*** DATASET CONTENT
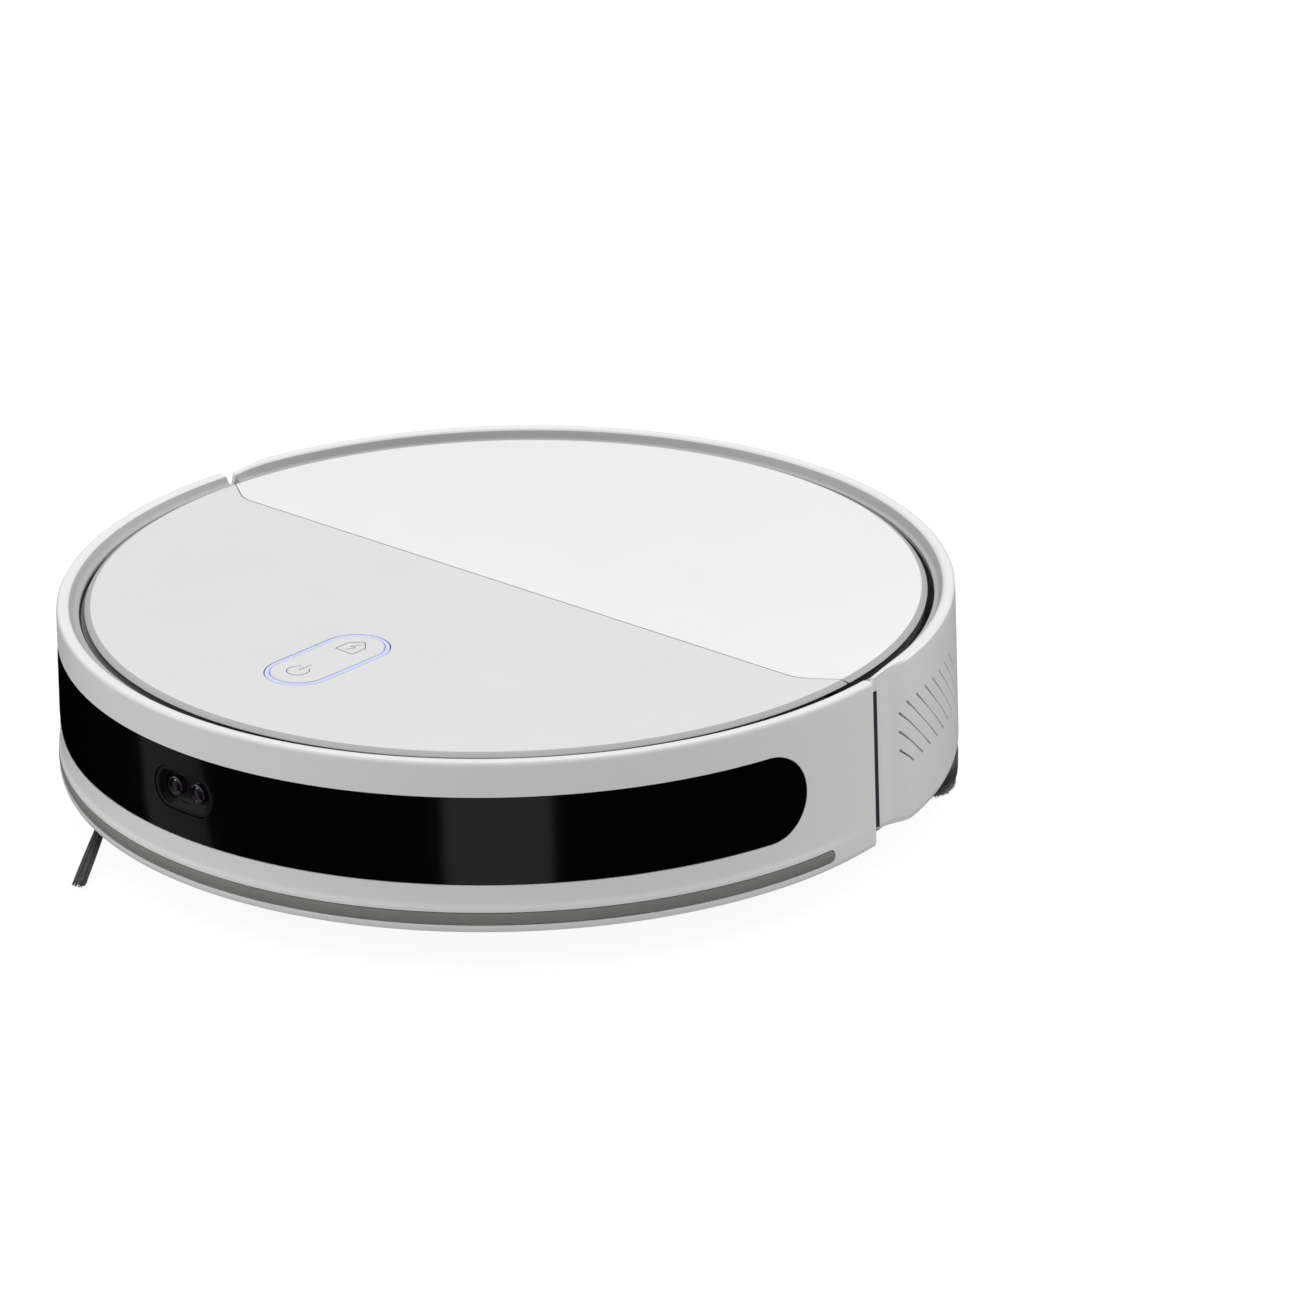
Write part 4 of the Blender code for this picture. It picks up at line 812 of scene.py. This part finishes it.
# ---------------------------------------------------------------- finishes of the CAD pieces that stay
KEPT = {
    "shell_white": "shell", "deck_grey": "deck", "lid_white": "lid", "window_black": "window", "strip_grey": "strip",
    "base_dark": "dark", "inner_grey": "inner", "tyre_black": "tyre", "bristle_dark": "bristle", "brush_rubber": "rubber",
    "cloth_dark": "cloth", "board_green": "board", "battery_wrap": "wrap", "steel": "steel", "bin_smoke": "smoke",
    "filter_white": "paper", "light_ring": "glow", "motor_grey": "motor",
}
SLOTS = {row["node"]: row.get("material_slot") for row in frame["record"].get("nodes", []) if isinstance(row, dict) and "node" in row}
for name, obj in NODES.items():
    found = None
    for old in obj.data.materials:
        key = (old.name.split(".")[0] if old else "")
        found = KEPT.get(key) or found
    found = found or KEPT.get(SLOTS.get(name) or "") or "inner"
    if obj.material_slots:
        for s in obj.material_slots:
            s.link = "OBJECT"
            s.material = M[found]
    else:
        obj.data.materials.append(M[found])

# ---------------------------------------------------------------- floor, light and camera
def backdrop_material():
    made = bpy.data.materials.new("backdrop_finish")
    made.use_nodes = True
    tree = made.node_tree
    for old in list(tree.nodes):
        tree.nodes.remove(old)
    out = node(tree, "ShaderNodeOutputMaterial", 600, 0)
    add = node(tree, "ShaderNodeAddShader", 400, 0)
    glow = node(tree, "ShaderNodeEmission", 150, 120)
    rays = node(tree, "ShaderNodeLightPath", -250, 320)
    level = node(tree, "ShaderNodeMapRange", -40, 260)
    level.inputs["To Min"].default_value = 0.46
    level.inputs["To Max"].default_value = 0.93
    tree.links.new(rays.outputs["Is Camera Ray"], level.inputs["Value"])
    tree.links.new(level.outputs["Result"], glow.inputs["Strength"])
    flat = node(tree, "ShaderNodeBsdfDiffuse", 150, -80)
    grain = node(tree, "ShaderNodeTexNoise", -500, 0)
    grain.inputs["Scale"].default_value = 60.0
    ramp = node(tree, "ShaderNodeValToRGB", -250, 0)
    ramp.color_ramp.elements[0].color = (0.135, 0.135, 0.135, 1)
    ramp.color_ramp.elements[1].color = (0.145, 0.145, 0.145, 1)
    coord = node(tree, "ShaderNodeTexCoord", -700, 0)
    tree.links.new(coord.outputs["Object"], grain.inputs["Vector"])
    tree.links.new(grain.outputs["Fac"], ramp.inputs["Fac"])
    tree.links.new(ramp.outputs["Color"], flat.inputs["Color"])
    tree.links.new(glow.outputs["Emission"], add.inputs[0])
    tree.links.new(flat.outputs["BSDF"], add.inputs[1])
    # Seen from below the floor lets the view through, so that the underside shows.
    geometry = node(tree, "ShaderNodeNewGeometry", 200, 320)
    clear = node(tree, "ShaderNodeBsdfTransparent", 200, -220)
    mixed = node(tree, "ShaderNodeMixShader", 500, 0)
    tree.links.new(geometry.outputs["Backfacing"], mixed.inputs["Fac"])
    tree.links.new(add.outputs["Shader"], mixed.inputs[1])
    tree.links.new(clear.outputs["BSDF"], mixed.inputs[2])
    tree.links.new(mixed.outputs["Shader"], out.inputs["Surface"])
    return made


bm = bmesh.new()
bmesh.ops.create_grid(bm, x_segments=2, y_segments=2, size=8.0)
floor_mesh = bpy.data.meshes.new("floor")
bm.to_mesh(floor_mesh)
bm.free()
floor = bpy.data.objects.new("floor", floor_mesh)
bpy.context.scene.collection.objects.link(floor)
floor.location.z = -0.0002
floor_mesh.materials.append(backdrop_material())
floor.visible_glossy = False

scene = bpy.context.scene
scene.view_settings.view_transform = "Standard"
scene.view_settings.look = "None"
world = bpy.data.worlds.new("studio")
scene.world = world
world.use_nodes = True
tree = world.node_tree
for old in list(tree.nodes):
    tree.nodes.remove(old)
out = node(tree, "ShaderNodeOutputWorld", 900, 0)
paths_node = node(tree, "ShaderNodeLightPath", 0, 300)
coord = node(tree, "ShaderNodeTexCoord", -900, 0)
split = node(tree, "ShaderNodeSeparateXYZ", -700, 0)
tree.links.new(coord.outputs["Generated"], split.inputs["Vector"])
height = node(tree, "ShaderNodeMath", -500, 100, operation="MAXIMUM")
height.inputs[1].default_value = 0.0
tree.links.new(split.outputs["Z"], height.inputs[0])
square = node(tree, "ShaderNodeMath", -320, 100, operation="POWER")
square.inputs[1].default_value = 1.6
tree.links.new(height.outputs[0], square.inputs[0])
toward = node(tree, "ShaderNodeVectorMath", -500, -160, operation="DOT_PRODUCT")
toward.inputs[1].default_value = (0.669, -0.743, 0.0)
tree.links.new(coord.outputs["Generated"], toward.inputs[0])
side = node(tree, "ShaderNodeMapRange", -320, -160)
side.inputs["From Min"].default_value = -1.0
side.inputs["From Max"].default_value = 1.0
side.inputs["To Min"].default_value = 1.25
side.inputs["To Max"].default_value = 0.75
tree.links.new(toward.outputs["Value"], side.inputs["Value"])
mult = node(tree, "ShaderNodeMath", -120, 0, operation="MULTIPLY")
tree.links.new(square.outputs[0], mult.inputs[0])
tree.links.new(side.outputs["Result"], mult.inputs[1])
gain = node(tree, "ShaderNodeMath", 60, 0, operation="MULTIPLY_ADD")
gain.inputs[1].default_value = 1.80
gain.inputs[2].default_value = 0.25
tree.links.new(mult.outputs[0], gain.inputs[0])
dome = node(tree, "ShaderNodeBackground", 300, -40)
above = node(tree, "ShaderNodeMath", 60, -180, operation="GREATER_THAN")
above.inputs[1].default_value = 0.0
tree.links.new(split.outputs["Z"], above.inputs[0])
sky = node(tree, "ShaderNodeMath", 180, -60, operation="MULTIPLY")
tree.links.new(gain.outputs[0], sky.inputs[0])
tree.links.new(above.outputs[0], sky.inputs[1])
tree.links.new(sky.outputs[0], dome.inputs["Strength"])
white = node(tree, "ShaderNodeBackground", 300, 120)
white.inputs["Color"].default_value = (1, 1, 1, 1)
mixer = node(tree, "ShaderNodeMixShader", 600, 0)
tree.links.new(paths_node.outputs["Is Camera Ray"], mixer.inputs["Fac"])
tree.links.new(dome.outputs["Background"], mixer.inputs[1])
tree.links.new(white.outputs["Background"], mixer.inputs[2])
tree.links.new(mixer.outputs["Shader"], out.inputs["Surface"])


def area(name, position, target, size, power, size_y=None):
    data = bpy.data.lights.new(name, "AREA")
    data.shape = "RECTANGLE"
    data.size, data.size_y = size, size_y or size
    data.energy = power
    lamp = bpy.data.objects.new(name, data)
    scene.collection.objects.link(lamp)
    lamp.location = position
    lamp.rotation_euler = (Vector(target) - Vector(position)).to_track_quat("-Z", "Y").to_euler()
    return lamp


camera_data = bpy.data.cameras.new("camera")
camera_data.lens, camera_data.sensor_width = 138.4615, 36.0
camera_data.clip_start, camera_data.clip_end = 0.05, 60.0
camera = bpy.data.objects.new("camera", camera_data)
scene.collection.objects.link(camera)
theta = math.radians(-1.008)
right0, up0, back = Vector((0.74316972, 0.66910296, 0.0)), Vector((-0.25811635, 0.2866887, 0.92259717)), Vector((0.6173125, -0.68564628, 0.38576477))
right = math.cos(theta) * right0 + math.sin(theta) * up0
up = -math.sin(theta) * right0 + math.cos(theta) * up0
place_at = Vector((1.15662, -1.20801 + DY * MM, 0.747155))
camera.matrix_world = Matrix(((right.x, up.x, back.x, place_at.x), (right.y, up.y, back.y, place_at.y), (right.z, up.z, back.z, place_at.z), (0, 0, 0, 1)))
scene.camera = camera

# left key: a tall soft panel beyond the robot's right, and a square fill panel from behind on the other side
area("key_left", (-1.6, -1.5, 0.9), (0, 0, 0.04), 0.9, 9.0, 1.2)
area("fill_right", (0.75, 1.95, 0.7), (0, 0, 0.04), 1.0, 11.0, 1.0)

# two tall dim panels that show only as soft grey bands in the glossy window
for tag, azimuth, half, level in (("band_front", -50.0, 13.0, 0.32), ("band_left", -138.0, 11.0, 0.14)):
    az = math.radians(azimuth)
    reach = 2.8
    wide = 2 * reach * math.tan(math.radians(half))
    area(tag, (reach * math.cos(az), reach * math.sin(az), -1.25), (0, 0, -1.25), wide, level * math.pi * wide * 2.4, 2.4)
******
**WHAT IS ASKED**
Please repeat word for word the lines above that run from the beginning through the line containing "obj.data.materials.append(M[found])", keeping both the first and that last line.

**EXPECTED ANSWER**
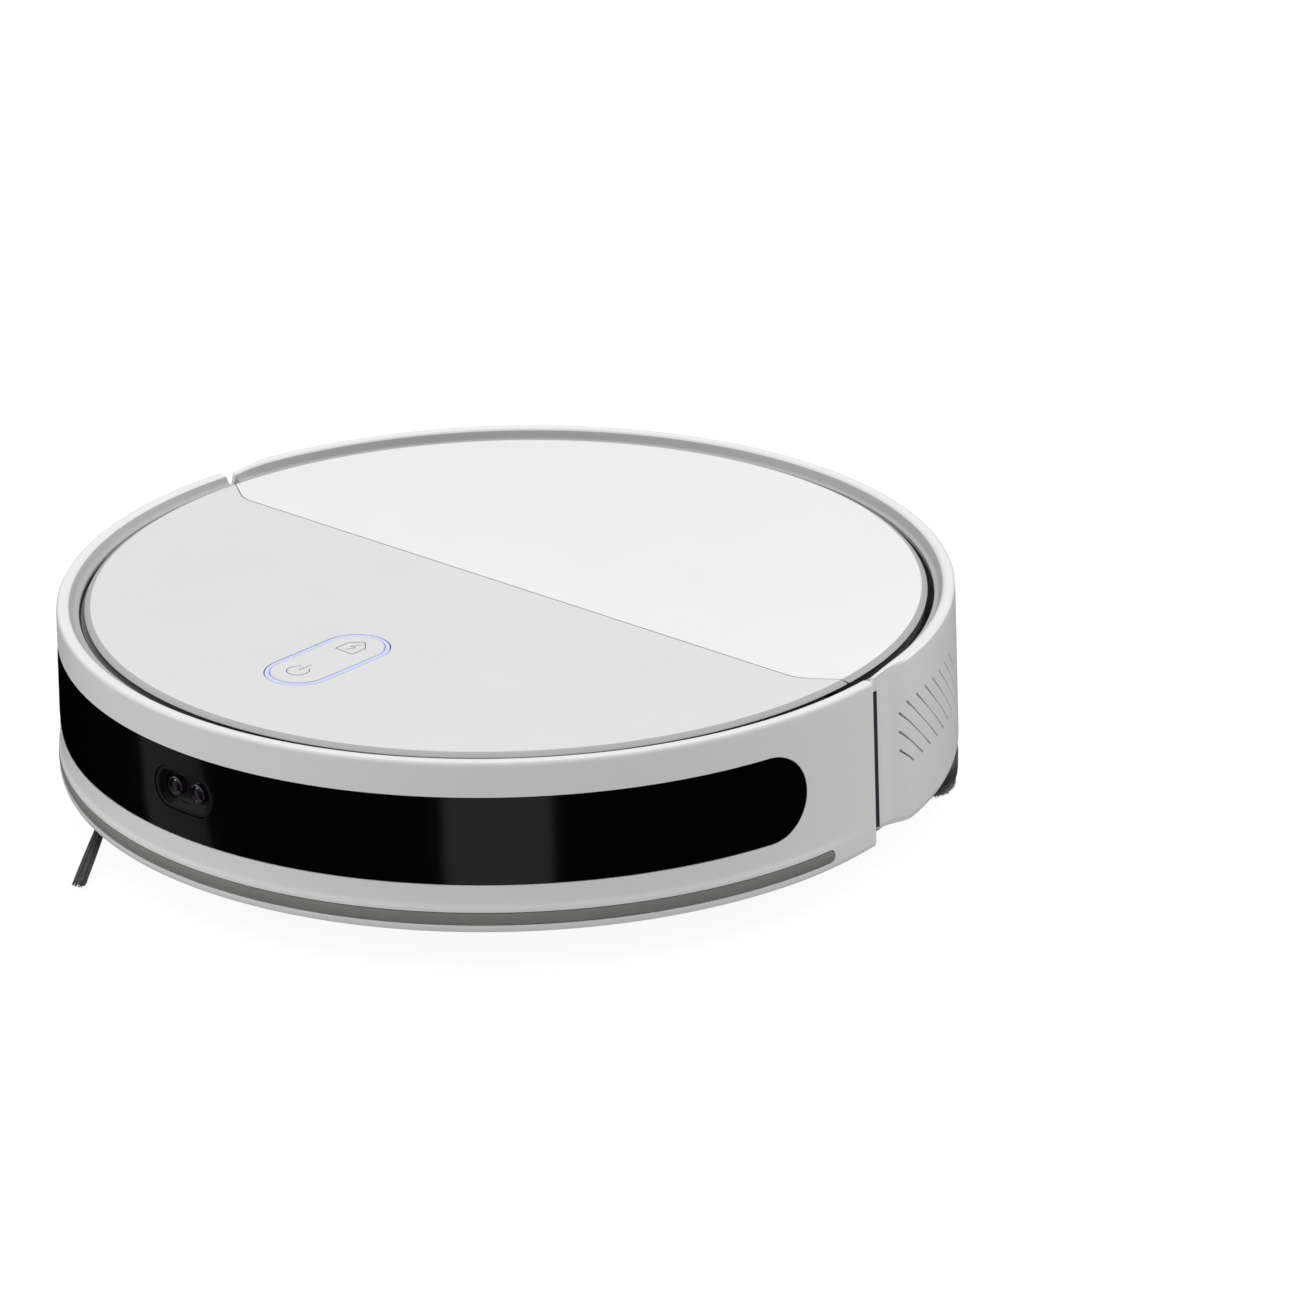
Write part 4 of the Blender code for this picture. It picks up at line 812 of scene.py. This part finishes it.
# ---------------------------------------------------------------- finishes of the CAD pieces that stay
KEPT = {
    "shell_white": "shell", "deck_grey": "deck", "lid_white": "lid", "window_black": "window", "strip_grey": "strip",
    "base_dark": "dark", "inner_grey": "inner", "tyre_black": "tyre", "bristle_dark": "bristle", "brush_rubber": "rubber",
    "cloth_dark": "cloth", "board_green": "board", "battery_wrap": "wrap", "steel": "steel", "bin_smoke": "smoke",
    "filter_white": "paper", "light_ring": "glow", "motor_grey": "motor",
}
SLOTS = {row["node"]: row.get("material_slot") for row in frame["record"].get("nodes", []) if isinstance(row, dict) and "node" in row}
for name, obj in NODES.items():
    found = None
    for old in obj.data.materials:
        key = (old.name.split(".")[0] if old else "")
        found = KEPT.get(key) or found
    found = found or KEPT.get(SLOTS.get(name) or "") or "inner"
    if obj.material_slots:
        for s in obj.material_slots:
            s.link = "OBJECT"
            s.material = M[found]
    else:
        obj.data.materials.append(M[found])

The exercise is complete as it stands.